Just drop a MOAB out the back of a C-12 and right into little Kim's lap. You know, just for show.
Here ya go, buddy. Try this one on for size. :razz:
 
Thanks, Papawx3. Send me a pm when you decide to run.

We live in terrible times where a score of Saudi Arabian and ME terrorists hopped 4 planes and threatened our largest city and the Capitol, hitting civilian and military targets. One landed in a cornfield instead of hitting the White House. We were not prepared for it.
 
Granny says now all dem people gonna be out of a job; somebody reach over an' slap lil' Kim upside his nappy head...
:eusa_eh:
In slap at South, NKorea suspends work at factory
Apr 8,`13 -- North Korea said Monday it will suspend operations at a factory complex it has jointly run with South Korea, pulling out more than 53,000 North Korean workers and moving closer to severing its last economic link with its rival as tensions escalate.
The Kaesong industrial complex just north of the Demilitarized Zone is the biggest employer in North Korea's third-largest city. Shutting it down, even temporarily, would show that the destitute country is willing to hurt its own economy to display its anger with South Korea and the United States. Pyongyang's move follows weeks of threatening rhetoric and provocations aimed at Seoul and its U.S. ally following U.N. sanctions punishing the North for its third nuclear test, on Feb. 12. In recent days there have also been worries in Seoul of an even larger provocation from Pyongyang, including another possible nuclear test or rocket launch. The point of the threats and possible future provocations, analysts say, isn't a full-scale war, which North Korea would certainly lose. It's seen instead as an effort to force new, Pyongyang-friendly policies in South Korea and Washington and to boost domestic loyalty for Kim Jong Un, the country's young, still relatively untested new leader.

The statement about Kaesong came from Kim Yang Gon, secretary of the Central Committee of the Workers' Party of Korea. It did not say what would happen to the 475 South Korean managers still at the Kaesong industrial complex. The statement also did not say whether the North Korean workers would be recalled immediately, and a South Korean manager at Kaesong said he had heard nothing from the North Korean government. "North Korean workers left work at 6 o'clock today as they usually do. We'll know tomorrow whether they will come to work," said the manager, who declined to be identified because he was not authorized to speak to the media. North Korea had asked South Korean managers to say when they intended to leave by Wednesday; the manager said he did not know whether he and his South Korean colleagues now will be forced to leave.

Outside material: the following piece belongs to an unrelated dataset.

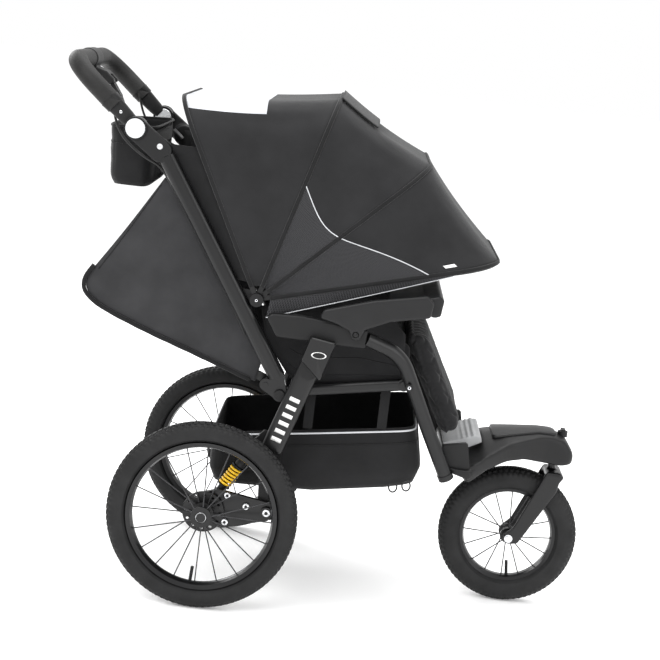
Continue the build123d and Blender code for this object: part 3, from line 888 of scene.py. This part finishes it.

Kim's statement said North Korea will now consider whether to close the complex permanently. "How the situation will develop in the days ahead will entirely depend on the attitude" of South Korean authorities, it said. Yoo Ho-yeol, a North Korea expert at Korea University in South Korea, said the North probably will close the park. "North Korea will wait to see what kind of message we will send ... but there is no message that we can send to North Korea," he said. Yoo said he expects the South Korean managers will be deported, Pyongyang will convert the park for military use, and the fates of the North Korean workers and their families will not be considered. "It's a wrong decision but they won't change it because it's not their top priority," he said.